I don't think the 1st amendment issues actually resolve any of the issues in the lawsuit, but I don't think it's crazy for legal purposes, which the 1st amendment is just a law anyway.
My argument would be that, 1A issues aside, it’s grossly negligent/reckless to make a product that’ll tell minors to kill themselves.
What would be the difference between ChatGPT telling a kid to kill themself and Teddy Ruxpin telling a kid to kill themself?
I'm actually not sure Teddy Ruxpin couldn't, legally speaking, but that's a tort law question not a 1st amendment one. There are limits of what speech the government can mandate or restrict for a commercial service, but it's not zero. Is the line crossed here, likely but not certain.
Right, I agree it’s primarily a commercial speech and tort issue.
what makes this closer to me isn't the service saying KYS, it's directing active steps to conceal it, which makes their best defense, that someone else could or should have stepped in, less convincing. Ruxpin can't do that.
My point was more to just imagine a more sophisticated Ruxpin with a larger bank of prompts, which is essentially what ChatGPT is.
It’s disembodied from a stuffed bear, but it’s still a commercially available product that relies on a [several orders of magnitude larger] bank of prompts/data in order to spit out responses to the user’s input. Instead of pulling the string or hugging ChatGPT [gross] you prompt it w/words.
the commercial and legal incentives are at cross purposes here. Saying you have the legal right to put out the most evil LLM you can is maybe right but you'll pay more for lost business than one lawsuit claim. the fact they conceded training "degraded" (how it encouraged stops to hide) is bad.
Yeah I’m fascinated how this all ends up shaking out. Particularly because it might very well end up creating an entirely new market of potential personal injury suits.
if they went out and said this is the use case, they would stand a better chance of having the lawsuit dismissed since they'd be much more clearly not assuming a duty of care towards users. they promote safety so hoisted by own petard.

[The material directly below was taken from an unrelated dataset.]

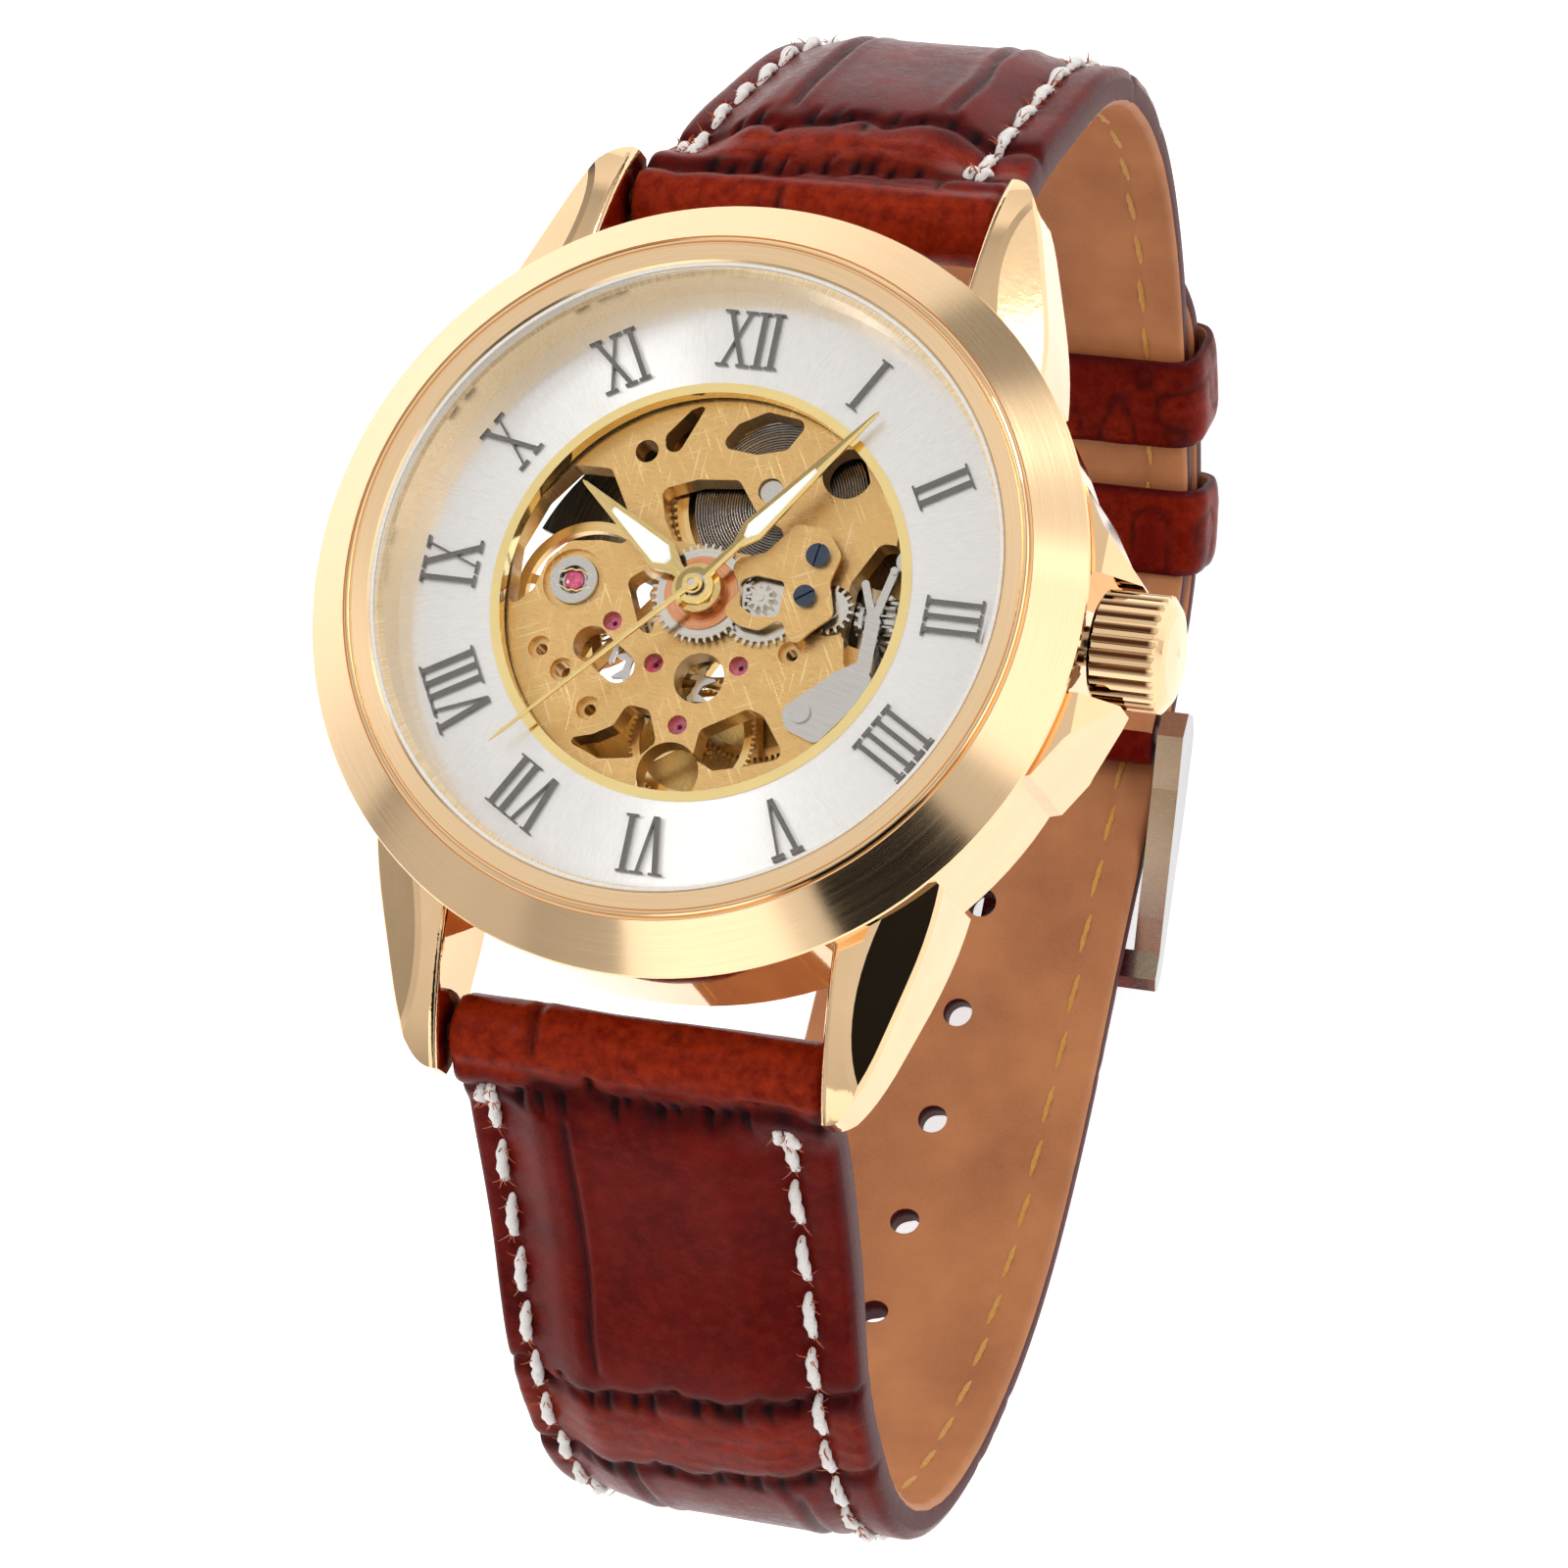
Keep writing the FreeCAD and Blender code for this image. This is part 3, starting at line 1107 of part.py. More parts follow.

this might be the best argument: bsky.app/profile/dabe...
Yeah I agree with that.
I could see how you could say it’s a matter of restrictions on the speech of programmers, but seeing it more as safety restrictions on product design seems a better fit.
oh I agree, this is a commercial product, they accept some restrictions on content. A law that said it couldn't generate marxist text or whatever would be an impermissible viewpoint restriction so it's not like there aren't any 1st amendment concerns kicking about though.